Asked his next steps, he said the virtualisation of infrastructure is on the cards.
“Virtualising the render farm would be a potential for us,” he said. “As compute gets more and more dense, it becomes more and more challenging to chop up your environment in a way that makes sense and so virtualising and completely abstracting the hardware layer is something of interest. The same can be said for storage – we are definitely keen on looking at more modular, versatile storage.”
The company is also looking at ways to enable the fastest, most efficient way of deploying infrastructure for short periods, which could mean adopting a cloud strategy.
“Running out there without a really clear understanding of what your strategy is and why you might be moving data or a particular process to the cloud, for example, is pretty futile. You really have to understand what the core value proposition is,” he said.
“It’s about monitoring automation – looking to see what opportunities may exist in the cloud.”
Security is another area of focus and the organisation is eyeing next-generation security and identity access management, multi-factor authentication, best-of-breed firewalls, and network segregation initiatives.
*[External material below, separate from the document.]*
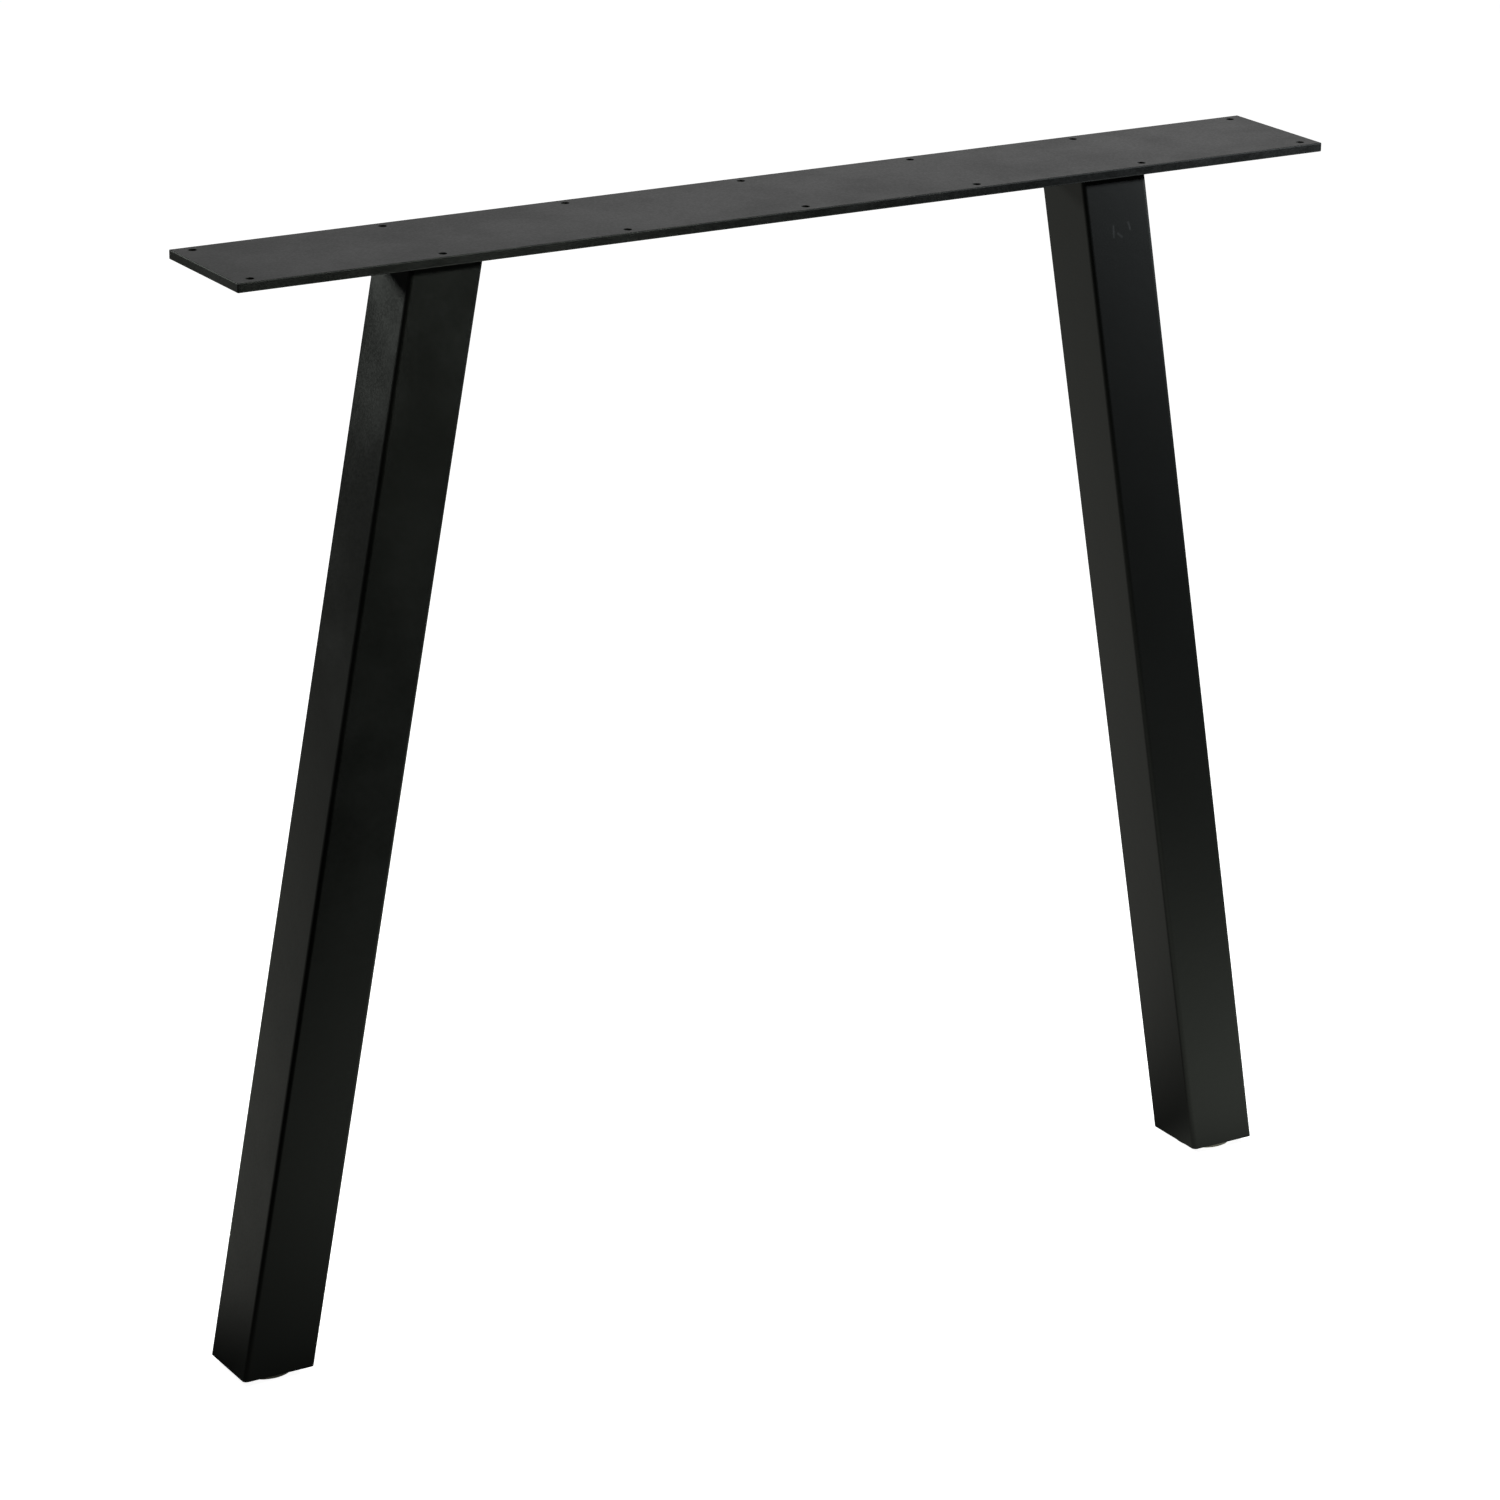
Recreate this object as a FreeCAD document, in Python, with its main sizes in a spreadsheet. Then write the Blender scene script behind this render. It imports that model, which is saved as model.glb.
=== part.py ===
# Steel trestle leg for a table. A flat plate, drilled along both long edges for
# the table top, is welded across two square tubes that splay towards the floor.
# Each tube is closed at the floor by a welded plate with a felt pad under it.
#
# The origin is on the floor, midway between the two feet. X runs along the
# plate, Y across it and Z up. Every length is in millimetres.

import FreeCAD, Part
import Sketcher
import math
import os

doc = FreeCAD.newDocument("TrestleLeg")

# Driving dimensions
sizes = doc.addObject("Spreadsheet::Sheet", "Sizes")
DRIVING_DIMENSIONS = (
    ("plate_length", 800, "top plate, along X"),
    ("plate_width", 95, "top plate, along Y"),
    ("plate_thickness", 6, "top plate"),
    ("plate_edge_radius", 0.6, "broken edges of the top plate"),
    ("hole_diameter", 5.5, "clearance hole for a 5 mm wood screw"),
    ("hole_columns", 7, "screw holes in each of the two rows"),
    ("hole_end_margin", 12, "end of the plate to the first hole's axis"),
    ("hole_side_margin", 8, "long edge of the plate to a row of holes"),
    ("frame_height", 730, "steel frame, feet of the tubes to the top of the plate"),
    ("head_inset", 128, "end of the plate to the outer face of a tube's head"),
    ("leg_splay", 128, "how far a tube's foot stands out past its head"),
    ("tube_size", 50, "square tube, outside"),
    ("tube_wall", 2, "square tube, wall"),
    ("tube_corner", 3, "square tube, outer corner radius"),
    ("tube_inner_corner", 1, "square tube, inner corner radius"),
    ("weld_leg", 3, "fillet weld, leg of its triangle"),
    ("weld_roundness", 1.3, "fillet weld, radius of its round face over its leg"),
    ("end_plate_thickness", 4, "plate that closes the foot of a tube"),
    ("end_plate_gap", 0.1, "between the end plate and the wall round it"),
    ("pad_margin", 5, "edge of a felt pad to the faces of the tube over it"),
    ("pad_thickness", 5, "felt pad"),
)
for row, (alias, value, meaning) in enumerate(DRIVING_DIMENSIONS, start=1):
    sizes.set(f"A{row}", meaning)
    sizes.set(f"B{row}", str(value))
    sizes.setAlias(f"B{row}", alias)
doc.recompute()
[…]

And while his head is squarely in the IT space, his main mission is to push the envelope, be one step ahead of industry changes and help the team provide groundbreaking visual effects and animation.
“Every movie seems to be trying to push the boundaries. People want to see something new, something more spectacular – and creatively that’s definitely what directors and studios and ultimately the end consumers want to see.
“They want to be wowed by a good story and amazing visuals and with that comes the constant desire and challenges to reach over the bar. Once you set the bar to a certain height, you want to exceed that and push the bar higher.”